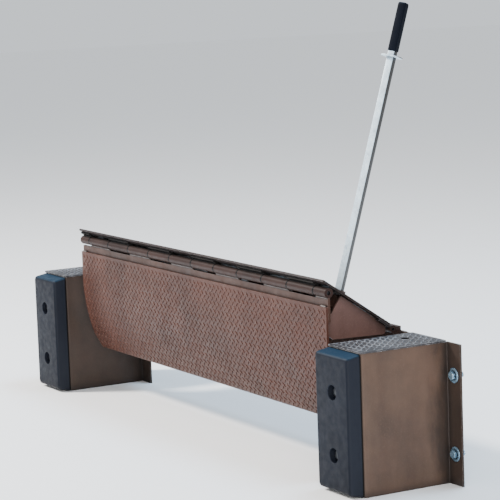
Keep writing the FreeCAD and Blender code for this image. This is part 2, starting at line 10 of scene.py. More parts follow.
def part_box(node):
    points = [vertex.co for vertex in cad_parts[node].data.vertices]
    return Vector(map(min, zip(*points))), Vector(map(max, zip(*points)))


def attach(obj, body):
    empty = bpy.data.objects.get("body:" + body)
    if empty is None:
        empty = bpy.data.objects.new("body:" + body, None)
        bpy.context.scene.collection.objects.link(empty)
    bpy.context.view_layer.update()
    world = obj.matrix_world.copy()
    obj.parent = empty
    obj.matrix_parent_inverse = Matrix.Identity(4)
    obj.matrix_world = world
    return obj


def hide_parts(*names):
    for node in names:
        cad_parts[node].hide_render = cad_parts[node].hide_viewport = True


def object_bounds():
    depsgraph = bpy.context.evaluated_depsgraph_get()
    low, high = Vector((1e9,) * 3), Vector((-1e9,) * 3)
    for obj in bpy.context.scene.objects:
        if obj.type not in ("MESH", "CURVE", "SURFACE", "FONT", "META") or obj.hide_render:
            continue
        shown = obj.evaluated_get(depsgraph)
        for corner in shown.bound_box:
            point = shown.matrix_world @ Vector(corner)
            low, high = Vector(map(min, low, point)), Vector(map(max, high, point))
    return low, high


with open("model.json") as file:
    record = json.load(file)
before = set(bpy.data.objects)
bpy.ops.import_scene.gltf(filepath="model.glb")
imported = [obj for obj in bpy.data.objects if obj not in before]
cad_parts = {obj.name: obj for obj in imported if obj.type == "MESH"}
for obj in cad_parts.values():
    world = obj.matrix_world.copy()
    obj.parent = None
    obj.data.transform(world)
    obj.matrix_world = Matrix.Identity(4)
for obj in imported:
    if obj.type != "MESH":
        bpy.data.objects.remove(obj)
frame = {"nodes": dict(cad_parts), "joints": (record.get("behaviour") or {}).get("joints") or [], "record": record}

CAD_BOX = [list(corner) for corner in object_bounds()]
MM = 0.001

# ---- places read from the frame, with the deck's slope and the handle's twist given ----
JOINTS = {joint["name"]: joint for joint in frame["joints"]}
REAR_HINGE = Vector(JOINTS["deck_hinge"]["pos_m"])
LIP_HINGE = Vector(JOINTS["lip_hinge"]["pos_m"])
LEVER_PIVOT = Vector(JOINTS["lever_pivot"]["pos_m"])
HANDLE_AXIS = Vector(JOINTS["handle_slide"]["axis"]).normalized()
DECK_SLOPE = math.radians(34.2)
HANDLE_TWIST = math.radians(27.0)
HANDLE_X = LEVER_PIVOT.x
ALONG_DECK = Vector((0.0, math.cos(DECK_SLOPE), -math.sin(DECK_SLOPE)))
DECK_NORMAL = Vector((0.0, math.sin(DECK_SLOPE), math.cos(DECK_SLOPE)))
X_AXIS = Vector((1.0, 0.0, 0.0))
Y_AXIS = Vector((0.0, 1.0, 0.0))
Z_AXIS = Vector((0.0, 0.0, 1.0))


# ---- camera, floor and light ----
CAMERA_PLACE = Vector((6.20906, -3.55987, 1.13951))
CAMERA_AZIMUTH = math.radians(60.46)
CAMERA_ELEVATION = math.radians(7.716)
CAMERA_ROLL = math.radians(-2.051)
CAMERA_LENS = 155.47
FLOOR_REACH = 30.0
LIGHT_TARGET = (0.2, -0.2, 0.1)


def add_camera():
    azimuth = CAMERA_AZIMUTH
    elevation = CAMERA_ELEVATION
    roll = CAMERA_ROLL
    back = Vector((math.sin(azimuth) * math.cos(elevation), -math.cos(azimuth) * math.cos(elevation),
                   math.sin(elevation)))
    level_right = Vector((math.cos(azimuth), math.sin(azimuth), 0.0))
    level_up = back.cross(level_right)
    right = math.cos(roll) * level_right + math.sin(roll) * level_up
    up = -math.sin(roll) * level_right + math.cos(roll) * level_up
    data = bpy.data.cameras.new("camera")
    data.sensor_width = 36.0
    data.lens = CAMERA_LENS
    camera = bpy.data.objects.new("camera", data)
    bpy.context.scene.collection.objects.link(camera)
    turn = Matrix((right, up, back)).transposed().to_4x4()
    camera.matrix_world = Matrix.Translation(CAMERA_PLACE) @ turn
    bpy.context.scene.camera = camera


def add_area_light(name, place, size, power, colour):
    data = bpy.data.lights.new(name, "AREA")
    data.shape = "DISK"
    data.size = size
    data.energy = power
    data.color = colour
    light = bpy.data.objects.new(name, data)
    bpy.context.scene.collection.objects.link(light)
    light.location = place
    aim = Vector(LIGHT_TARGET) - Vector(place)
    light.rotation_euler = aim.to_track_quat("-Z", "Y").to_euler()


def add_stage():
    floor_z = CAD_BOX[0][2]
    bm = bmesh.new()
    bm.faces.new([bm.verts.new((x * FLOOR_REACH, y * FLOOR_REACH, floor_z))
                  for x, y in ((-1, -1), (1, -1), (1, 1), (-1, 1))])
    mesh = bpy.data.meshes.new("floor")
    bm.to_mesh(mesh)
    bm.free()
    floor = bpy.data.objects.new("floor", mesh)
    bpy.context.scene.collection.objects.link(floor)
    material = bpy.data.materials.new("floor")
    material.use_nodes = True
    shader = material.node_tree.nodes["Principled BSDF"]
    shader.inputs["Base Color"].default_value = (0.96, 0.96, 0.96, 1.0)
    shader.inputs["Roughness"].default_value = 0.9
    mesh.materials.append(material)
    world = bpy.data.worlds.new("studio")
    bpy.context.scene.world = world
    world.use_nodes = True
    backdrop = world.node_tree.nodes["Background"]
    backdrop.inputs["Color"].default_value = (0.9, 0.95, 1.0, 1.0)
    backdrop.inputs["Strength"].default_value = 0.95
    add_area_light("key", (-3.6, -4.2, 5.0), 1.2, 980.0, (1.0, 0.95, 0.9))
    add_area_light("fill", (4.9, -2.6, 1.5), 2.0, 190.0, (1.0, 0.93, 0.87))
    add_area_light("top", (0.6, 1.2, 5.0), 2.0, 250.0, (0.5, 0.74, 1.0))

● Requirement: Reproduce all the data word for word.

● Solved exercise:
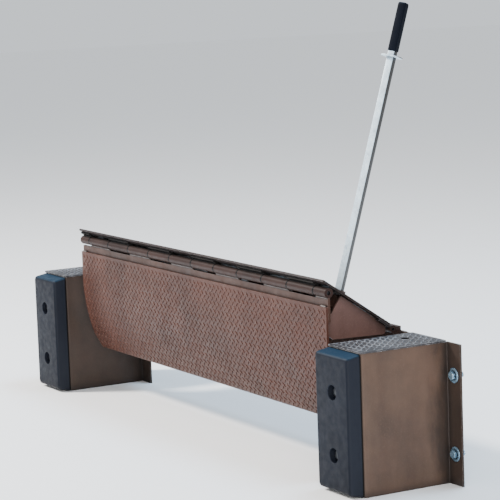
Keep writing the FreeCAD and Blender code for this image. This is part 2, starting at line 10 of scene.py. More parts follow.
def part_box(node):
    points = [vertex.co for vertex in cad_parts[node].data.vertices]
    return Vector(map(min, zip(*points))), Vector(map(max, zip(*points)))


def attach(obj, body):
    empty = bpy.data.objects.get("body:" + body)
    if empty is None:
        empty = bpy.data.objects.new("body:" + body, None)
        bpy.context.scene.collection.objects.link(empty)
    bpy.context.view_layer.update()
    world = obj.matrix_world.copy()
    obj.parent = empty
    obj.matrix_parent_inverse = Matrix.Identity(4)
    obj.matrix_world = world
    return obj


def hide_parts(*names):
    for node in names:
        cad_parts[node].hide_render = cad_parts[node].hide_viewport = True


def object_bounds():
    depsgraph = bpy.context.evaluated_depsgraph_get()
    low, high = Vector((1e9,) * 3), Vector((-1e9,) * 3)
    for obj in bpy.context.scene.objects:
        if obj.type not in ("MESH", "CURVE", "SURFACE", "FONT", "META") or obj.hide_render:
            continue
        shown = obj.evaluated_get(depsgraph)
        for corner in shown.bound_box:
            point = shown.matrix_world @ Vector(corner)
            low, high = Vector(map(min, low, point)), Vector(map(max, high, point))
    return low, high


with open("model.json") as file:
    record = json.load(file)
before = set(bpy.data.objects)
bpy.ops.import_scene.gltf(filepath="model.glb")
imported = [obj for obj in bpy.data.objects if obj not in before]
cad_parts = {obj.name: obj for obj in imported if obj.type == "MESH"}
for obj in cad_parts.values():
    world = obj.matrix_world.copy()
    obj.parent = None
    obj.data.transform(world)
    obj.matrix_world = Matrix.Identity(4)
for obj in imported:
    if obj.type != "MESH":
        bpy.data.objects.remove(obj)
frame = {"nodes": dict(cad_parts), "joints": (record.get("behaviour") or {}).get("joints") or [], "record": record}

CAD_BOX = [list(corner) for corner in object_bounds()]
MM = 0.001

# ---- places read from the frame, with the deck's slope and the handle's twist given ----
JOINTS = {joint["name"]: joint for joint in frame["joints"]}
REAR_HINGE = Vector(JOINTS["deck_hinge"]["pos_m"])
LIP_HINGE = Vector(JOINTS["lip_hinge"]["pos_m"])
LEVER_PIVOT = Vector(JOINTS["lever_pivot"]["pos_m"])
HANDLE_AXIS = Vector(JOINTS["handle_slide"]["axis"]).normalized()
DECK_SLOPE = math.radians(34.2)
HANDLE_TWIST = math.radians(27.0)
HANDLE_X = LEVER_PIVOT.x
ALONG_DECK = Vector((0.0, math.cos(DECK_SLOPE), -math.sin(DECK_SLOPE)))
DECK_NORMAL = Vector((0.0, math.sin(DECK_SLOPE), math.cos(DECK_SLOPE)))
X_AXIS = Vector((1.0, 0.0, 0.0))
Y_AXIS = Vector((0.0, 1.0, 0.0))
Z_AXIS = Vector((0.0, 0.0, 1.0))


# ---- camera, floor and light ----
CAMERA_PLACE = Vector((6.20906, -3.55987, 1.13951))
CAMERA_AZIMUTH = math.radians(60.46)
CAMERA_ELEVATION = math.radians(7.716)
CAMERA_ROLL = math.radians(-2.051)
CAMERA_LENS = 155.47
FLOOR_REACH = 30.0
LIGHT_TARGET = (0.2, -0.2, 0.1)


def add_camera():
    azimuth = CAMERA_AZIMUTH
    elevation = CAMERA_ELEVATION
    roll = CAMERA_ROLL
    back = Vector((math.sin(azimuth) * math.cos(elevation), -math.cos(azimuth) * math.cos(elevation),
                   math.sin(elevation)))
    level_right = Vector((math.cos(azimuth), math.sin(azimuth), 0.0))
    level_up = back.cross(level_right)
    right = math.cos(roll) * level_right + math.sin(roll) * level_up
    up = -math.sin(roll) * level_right + math.cos(roll) * level_up
    data = bpy.data.cameras.new("camera")
    data.sensor_width = 36.0
    data.lens = CAMERA_LENS
    camera = bpy.data.objects.new("camera", data)
    bpy.context.scene.collection.objects.link(camera)
    turn = Matrix((right, up, back)).transposed().to_4x4()
    camera.matrix_world = Matrix.Translation(CAMERA_PLACE) @ turn
    bpy.context.scene.camera = camera


def add_area_light(name, place, size, power, colour):
    data = bpy.data.lights.new(name, "AREA")
    data.shape = "DISK"
    data.size = size
    data.energy = power
    data.color = colour
    light = bpy.data.objects.new(name, data)
    bpy.context.scene.collection.objects.link(light)
    light.location = place
    aim = Vector(LIGHT_TARGET) - Vector(place)
    light.rotation_euler = aim.to_track_quat("-Z", "Y").to_euler()


def add_stage():
    floor_z = CAD_BOX[0][2]
    bm = bmesh.new()
    bm.faces.new([bm.verts.new((x * FLOOR_REACH, y * FLOOR_REACH, floor_z))
                  for x, y in ((-1, -1), (1, -1), (1, 1), (-1, 1))])
    mesh = bpy.data.meshes.new("floor")
    bm.to_mesh(mesh)
    bm.free()
    floor = bpy.data.objects.new("floor", mesh)
    bpy.context.scene.collection.objects.link(floor)
    material = bpy.data.materials.new("floor")
    material.use_nodes = True
    shader = material.node_tree.nodes["Principled BSDF"]
    shader.inputs["Base Color"].default_value = (0.96, 0.96, 0.96, 1.0)
    shader.inputs["Roughness"].default_value = 0.9
    mesh.materials.append(material)
    world = bpy.data.worlds.new("studio")
    bpy.context.scene.world = world
    world.use_nodes = True
    backdrop = world.node_tree.nodes["Background"]
    backdrop.inputs["Color"].default_value = (0.9, 0.95, 1.0, 1.0)
    backdrop.inputs["Strength"].default_value = 0.95
    add_area_light("key", (-3.6, -4.2, 5.0), 1.2, 980.0, (1.0, 0.95, 0.9))
    add_area_light("fill", (4.9, -2.6, 1.5), 2.0, 190.0, (1.0, 0.93, 0.87))
    add_area_light("top", (0.6, 1.2, 5.0), 2.0, 250.0, (0.5, 0.74, 1.0))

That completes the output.